__PROBLEM TO SOLVE__
From the line containing "mirroredY(inlay), SOFT_RED, 0.6, 0);" through the line containing "SCENE = bpy.context.scene", retype each line exactly; include both end lines and nothing beyond them.

____________

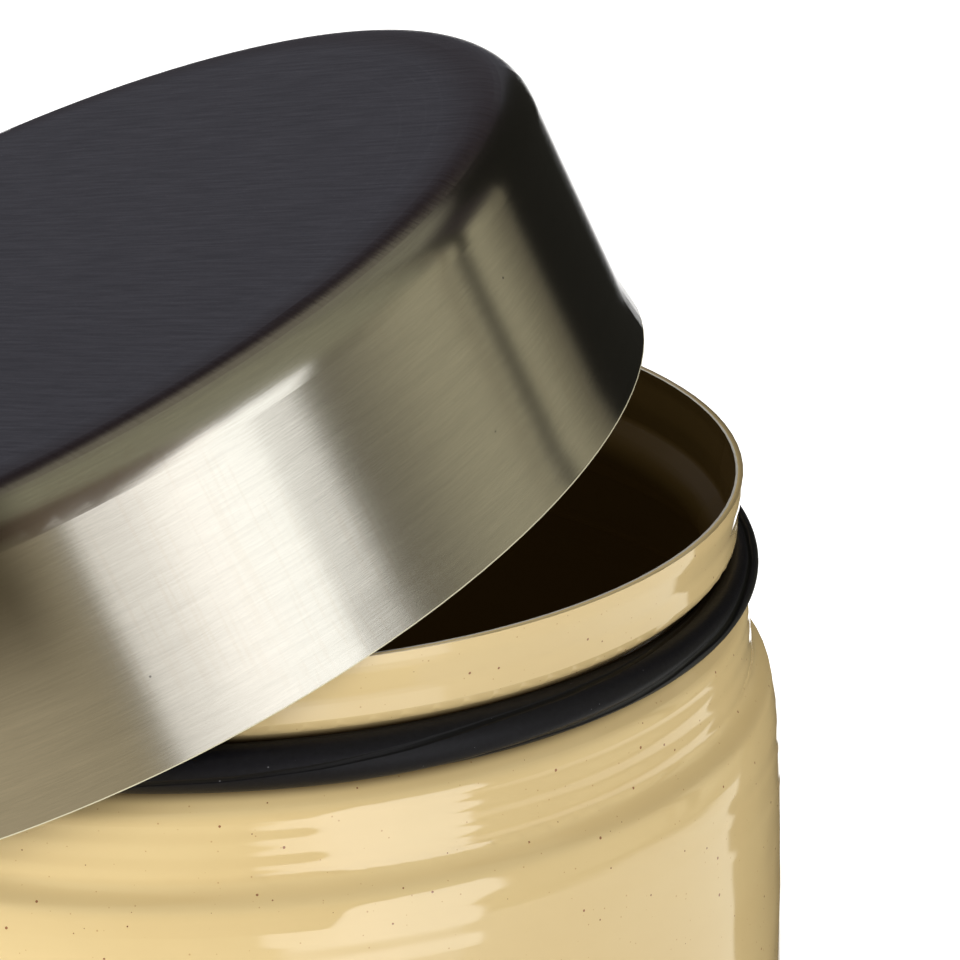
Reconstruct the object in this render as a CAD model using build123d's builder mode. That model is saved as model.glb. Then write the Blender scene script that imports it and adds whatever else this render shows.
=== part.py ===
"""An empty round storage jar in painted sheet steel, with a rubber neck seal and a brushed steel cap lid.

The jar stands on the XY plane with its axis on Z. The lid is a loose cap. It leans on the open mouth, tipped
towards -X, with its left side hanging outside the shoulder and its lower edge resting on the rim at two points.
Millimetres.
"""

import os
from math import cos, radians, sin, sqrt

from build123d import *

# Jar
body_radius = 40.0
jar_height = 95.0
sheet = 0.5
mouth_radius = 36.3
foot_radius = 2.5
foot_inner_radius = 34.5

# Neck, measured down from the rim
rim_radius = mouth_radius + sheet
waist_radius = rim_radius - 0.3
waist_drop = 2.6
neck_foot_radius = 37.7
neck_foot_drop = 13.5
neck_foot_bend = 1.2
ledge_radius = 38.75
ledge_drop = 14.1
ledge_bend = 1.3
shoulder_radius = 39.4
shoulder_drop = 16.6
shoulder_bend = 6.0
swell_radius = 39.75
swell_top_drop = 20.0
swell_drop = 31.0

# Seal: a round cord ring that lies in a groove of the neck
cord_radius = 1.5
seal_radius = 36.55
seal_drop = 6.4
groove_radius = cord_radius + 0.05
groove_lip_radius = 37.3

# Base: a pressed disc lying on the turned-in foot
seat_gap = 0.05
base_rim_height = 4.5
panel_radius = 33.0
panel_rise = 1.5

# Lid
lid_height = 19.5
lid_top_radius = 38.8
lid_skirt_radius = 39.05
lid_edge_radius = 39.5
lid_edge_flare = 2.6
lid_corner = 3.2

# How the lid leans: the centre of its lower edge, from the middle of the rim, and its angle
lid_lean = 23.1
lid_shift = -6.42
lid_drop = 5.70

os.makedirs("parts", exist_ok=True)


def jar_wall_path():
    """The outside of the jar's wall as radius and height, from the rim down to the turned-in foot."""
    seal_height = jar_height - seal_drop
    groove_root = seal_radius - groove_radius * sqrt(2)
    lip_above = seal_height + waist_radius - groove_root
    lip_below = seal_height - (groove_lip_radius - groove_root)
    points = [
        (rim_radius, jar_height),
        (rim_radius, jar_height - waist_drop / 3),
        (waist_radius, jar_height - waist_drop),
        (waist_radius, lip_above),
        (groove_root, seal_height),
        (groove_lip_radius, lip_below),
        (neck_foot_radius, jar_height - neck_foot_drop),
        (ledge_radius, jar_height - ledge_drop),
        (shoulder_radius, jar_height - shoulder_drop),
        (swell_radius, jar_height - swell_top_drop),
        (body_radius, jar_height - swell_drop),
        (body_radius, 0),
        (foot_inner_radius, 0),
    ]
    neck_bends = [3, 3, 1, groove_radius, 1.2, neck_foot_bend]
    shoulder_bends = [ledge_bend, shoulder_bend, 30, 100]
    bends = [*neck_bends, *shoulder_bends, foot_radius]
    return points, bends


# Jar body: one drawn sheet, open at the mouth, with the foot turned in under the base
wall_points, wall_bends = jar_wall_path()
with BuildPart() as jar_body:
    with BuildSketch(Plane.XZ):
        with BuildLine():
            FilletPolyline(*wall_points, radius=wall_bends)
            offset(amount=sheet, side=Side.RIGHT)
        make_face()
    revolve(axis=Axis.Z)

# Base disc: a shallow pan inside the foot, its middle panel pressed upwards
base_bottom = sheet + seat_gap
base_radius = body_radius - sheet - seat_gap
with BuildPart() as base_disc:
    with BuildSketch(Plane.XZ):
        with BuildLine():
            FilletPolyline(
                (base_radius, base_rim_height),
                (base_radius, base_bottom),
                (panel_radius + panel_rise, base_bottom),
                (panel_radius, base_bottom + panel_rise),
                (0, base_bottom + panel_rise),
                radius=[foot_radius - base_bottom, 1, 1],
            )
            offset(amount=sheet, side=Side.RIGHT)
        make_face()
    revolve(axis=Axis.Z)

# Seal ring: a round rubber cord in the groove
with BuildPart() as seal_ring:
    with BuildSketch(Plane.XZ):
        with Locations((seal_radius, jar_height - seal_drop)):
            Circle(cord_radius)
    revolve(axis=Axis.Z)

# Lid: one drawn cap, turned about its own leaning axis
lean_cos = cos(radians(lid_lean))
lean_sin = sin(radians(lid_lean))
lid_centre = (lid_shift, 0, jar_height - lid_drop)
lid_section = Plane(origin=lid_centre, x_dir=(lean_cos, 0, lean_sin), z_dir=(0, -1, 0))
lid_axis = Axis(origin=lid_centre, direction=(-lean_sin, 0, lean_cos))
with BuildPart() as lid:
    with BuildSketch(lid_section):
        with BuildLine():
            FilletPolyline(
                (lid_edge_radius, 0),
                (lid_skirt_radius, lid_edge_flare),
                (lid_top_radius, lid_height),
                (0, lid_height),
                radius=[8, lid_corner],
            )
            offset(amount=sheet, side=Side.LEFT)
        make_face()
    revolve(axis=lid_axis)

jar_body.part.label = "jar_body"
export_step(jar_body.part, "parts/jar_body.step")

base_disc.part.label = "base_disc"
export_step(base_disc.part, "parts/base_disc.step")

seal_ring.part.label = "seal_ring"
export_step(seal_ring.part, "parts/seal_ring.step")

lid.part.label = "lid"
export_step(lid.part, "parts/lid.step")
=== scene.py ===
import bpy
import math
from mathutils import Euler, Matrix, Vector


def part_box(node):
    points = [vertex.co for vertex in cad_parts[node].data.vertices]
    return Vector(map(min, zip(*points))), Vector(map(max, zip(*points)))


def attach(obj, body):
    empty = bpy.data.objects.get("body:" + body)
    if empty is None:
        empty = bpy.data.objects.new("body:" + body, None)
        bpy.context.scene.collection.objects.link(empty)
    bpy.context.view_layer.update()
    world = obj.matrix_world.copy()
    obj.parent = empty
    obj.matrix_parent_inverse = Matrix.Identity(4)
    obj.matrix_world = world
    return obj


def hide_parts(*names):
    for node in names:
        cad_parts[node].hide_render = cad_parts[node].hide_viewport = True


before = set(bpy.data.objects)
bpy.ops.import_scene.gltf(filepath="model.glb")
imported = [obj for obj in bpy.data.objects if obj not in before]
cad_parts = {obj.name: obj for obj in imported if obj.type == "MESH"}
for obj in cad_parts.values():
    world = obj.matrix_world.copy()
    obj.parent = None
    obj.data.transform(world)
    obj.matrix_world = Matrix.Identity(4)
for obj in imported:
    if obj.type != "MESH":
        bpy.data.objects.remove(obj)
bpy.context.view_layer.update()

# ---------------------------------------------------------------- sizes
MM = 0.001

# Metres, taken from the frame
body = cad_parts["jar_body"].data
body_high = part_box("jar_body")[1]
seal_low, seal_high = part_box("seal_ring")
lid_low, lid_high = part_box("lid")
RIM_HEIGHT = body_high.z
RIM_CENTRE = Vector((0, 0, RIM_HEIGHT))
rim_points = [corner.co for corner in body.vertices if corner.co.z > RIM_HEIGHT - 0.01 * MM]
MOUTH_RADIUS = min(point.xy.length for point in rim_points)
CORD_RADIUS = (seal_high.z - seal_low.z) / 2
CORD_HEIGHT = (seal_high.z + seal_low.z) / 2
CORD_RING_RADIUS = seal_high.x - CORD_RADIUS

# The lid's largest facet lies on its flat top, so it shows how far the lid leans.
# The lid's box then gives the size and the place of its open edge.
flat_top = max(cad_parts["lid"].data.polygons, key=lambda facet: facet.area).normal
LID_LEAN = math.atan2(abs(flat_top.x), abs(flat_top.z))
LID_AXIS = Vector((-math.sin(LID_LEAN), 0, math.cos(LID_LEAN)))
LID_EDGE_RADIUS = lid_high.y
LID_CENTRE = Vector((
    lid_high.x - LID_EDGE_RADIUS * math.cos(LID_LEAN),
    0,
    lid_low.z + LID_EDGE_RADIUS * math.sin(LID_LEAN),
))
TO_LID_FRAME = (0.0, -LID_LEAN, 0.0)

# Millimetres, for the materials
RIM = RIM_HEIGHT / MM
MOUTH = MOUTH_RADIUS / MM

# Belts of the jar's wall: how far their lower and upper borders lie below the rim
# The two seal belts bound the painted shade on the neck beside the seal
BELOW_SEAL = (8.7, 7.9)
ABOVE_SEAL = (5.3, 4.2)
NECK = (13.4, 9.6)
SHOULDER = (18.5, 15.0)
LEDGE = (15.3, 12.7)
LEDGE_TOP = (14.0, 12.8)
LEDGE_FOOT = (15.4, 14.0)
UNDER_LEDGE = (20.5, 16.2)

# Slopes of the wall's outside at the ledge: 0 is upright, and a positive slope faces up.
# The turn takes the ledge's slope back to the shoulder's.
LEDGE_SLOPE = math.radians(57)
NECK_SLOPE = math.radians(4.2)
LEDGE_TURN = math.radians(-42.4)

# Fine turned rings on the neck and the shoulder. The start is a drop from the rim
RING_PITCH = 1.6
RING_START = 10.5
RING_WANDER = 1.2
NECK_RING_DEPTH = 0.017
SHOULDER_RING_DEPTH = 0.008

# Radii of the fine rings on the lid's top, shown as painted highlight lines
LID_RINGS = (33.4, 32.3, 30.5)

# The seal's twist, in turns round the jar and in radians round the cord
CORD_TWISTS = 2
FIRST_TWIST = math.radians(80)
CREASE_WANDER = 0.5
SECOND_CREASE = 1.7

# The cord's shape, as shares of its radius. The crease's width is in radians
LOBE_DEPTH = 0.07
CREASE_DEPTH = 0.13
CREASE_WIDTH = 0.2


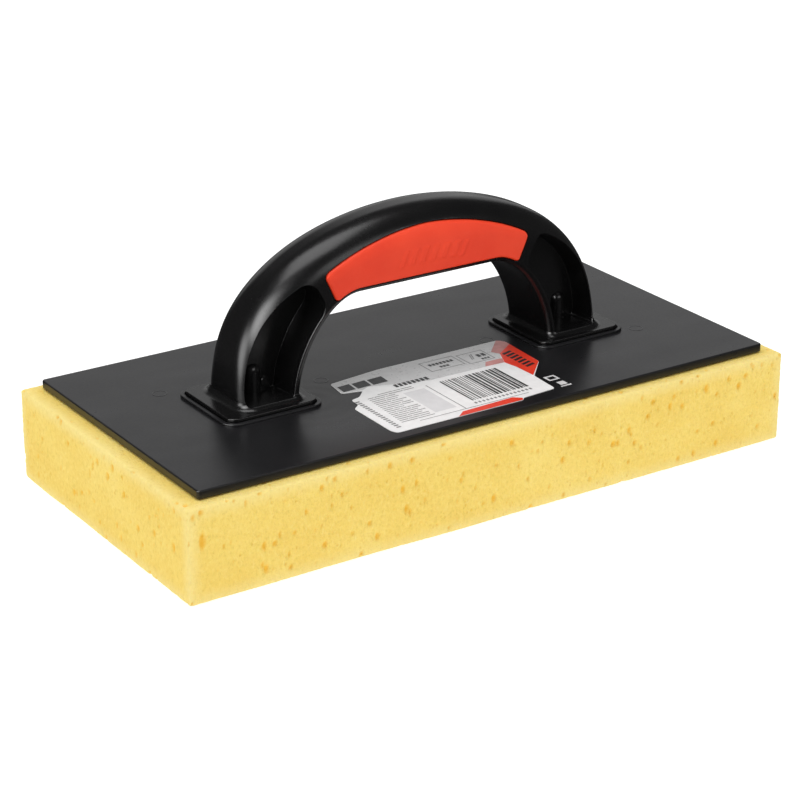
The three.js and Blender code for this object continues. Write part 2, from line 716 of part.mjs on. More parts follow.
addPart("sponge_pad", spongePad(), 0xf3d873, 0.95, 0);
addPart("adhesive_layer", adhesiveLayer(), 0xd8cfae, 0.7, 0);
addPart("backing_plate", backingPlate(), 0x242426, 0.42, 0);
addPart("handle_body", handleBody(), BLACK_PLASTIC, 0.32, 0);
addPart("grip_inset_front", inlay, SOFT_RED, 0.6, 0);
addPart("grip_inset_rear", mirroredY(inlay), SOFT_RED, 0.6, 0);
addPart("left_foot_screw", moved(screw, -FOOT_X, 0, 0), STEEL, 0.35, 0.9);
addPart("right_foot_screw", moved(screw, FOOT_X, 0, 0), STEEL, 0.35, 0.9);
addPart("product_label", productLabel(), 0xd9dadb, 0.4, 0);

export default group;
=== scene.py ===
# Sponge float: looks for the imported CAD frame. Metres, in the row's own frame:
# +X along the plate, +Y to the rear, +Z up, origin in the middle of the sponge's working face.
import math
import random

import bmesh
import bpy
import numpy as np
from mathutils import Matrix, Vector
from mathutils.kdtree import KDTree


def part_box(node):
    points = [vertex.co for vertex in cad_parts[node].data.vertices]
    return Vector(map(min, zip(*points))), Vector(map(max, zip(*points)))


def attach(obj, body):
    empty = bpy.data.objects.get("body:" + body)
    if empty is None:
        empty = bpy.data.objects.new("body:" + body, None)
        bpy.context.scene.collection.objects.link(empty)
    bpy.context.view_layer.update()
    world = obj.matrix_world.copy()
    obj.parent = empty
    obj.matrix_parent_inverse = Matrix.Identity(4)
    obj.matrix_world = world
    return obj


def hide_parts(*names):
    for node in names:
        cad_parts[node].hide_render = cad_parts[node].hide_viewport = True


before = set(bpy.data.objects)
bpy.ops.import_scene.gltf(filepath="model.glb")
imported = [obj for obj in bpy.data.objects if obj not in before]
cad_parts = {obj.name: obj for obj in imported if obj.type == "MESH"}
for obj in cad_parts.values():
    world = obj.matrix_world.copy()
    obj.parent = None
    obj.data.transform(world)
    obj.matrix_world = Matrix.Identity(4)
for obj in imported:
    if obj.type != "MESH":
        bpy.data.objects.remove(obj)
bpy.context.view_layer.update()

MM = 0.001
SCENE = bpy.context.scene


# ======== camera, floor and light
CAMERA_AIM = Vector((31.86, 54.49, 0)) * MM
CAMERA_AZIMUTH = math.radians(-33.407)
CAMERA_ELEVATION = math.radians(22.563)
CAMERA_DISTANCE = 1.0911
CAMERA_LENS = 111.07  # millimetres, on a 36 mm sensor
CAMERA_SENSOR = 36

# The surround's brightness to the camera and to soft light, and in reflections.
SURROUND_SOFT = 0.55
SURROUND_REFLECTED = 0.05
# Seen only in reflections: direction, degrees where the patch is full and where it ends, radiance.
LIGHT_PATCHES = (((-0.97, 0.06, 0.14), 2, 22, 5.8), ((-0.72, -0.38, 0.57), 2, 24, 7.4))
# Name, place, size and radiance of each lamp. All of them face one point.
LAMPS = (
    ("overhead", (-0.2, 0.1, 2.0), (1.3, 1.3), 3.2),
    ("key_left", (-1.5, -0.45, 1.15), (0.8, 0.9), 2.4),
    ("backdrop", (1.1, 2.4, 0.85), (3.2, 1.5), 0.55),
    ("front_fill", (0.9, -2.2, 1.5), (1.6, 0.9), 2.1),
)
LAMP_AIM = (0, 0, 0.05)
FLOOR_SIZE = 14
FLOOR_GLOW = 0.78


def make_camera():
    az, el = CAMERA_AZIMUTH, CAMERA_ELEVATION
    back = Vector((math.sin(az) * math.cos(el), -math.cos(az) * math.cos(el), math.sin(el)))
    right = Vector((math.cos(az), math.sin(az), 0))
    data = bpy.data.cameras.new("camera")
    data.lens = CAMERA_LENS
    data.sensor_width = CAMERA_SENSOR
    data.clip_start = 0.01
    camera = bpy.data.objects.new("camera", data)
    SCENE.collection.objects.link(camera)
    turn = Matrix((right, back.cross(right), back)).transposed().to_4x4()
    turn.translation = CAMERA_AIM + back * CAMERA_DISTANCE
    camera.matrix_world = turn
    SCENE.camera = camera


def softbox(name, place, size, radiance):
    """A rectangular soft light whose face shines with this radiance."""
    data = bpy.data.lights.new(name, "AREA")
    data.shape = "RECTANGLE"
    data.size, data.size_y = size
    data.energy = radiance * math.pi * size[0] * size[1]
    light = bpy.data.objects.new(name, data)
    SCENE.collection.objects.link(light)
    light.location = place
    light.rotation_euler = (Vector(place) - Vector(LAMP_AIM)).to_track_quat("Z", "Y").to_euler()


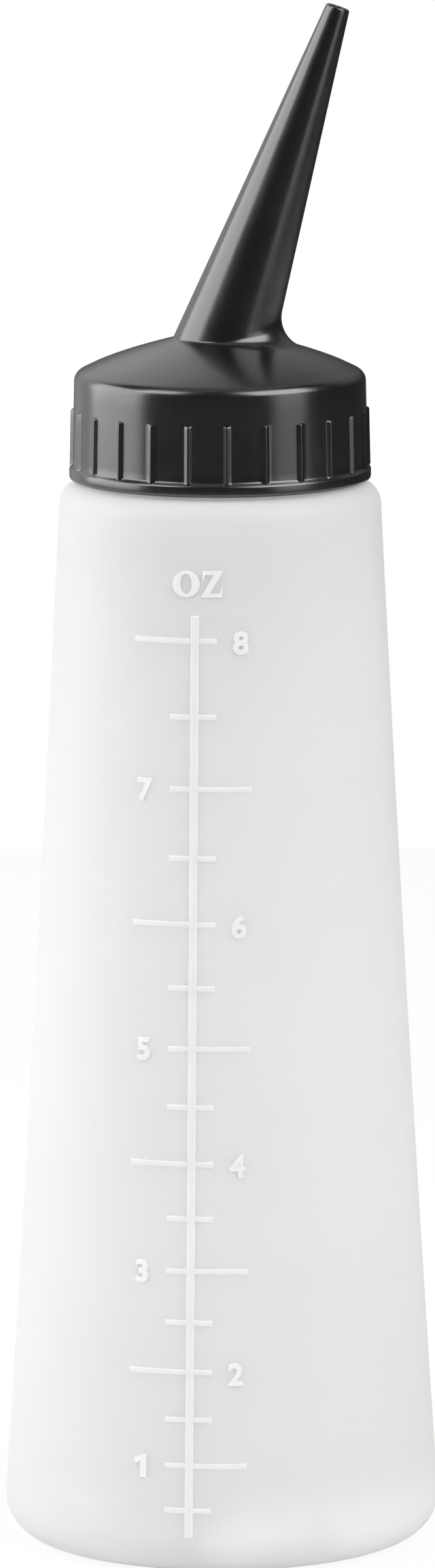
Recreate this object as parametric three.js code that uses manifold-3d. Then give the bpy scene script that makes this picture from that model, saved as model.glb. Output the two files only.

____________

__ANSWER TO THE EXERCISE__
addPart("grip_inset_rear", mirroredY(inlay), SOFT_RED, 0.6, 0);
addPart("left_foot_screw", moved(screw, -FOOT_X, 0, 0), STEEL, 0.35, 0.9);
addPart("right_foot_screw", moved(screw, FOOT_X, 0, 0), STEEL, 0.35, 0.9);
addPart("product_label", productLabel(), 0xd9dadb, 0.4, 0);

export default group;
=== scene.py ===
# Sponge float: looks for the imported CAD frame. Metres, in the row's own frame:
# +X along the plate, +Y to the rear, +Z up, origin in the middle of the sponge's working face.
import math
import random

import bmesh
import bpy
import numpy as np
from mathutils import Matrix, Vector
from mathutils.kdtree import KDTree


def part_box(node):
    points = [vertex.co for vertex in cad_parts[node].data.vertices]
    return Vector(map(min, zip(*points))), Vector(map(max, zip(*points)))


def attach(obj, body):
    empty = bpy.data.objects.get("body:" + body)
    if empty is None:
        empty = bpy.data.objects.new("body:" + body, None)
        bpy.context.scene.collection.objects.link(empty)
    bpy.context.view_layer.update()
    world = obj.matrix_world.copy()
    obj.parent = empty
    obj.matrix_parent_inverse = Matrix.Identity(4)
    obj.matrix_world = world
    return obj


def hide_parts(*names):
    for node in names:
        cad_parts[node].hide_render = cad_parts[node].hide_viewport = True


before = set(bpy.data.objects)
bpy.ops.import_scene.gltf(filepath="model.glb")
imported = [obj for obj in bpy.data.objects if obj not in before]
cad_parts = {obj.name: obj for obj in imported if obj.type == "MESH"}
for obj in cad_parts.values():
    world = obj.matrix_world.copy()
    obj.parent = None
    obj.data.transform(world)
    obj.matrix_world = Matrix.Identity(4)
for obj in imported:
    if obj.type != "MESH":
        bpy.data.objects.remove(obj)
bpy.context.view_layer.update()

MM = 0.001
SCENE = bpy.context.scene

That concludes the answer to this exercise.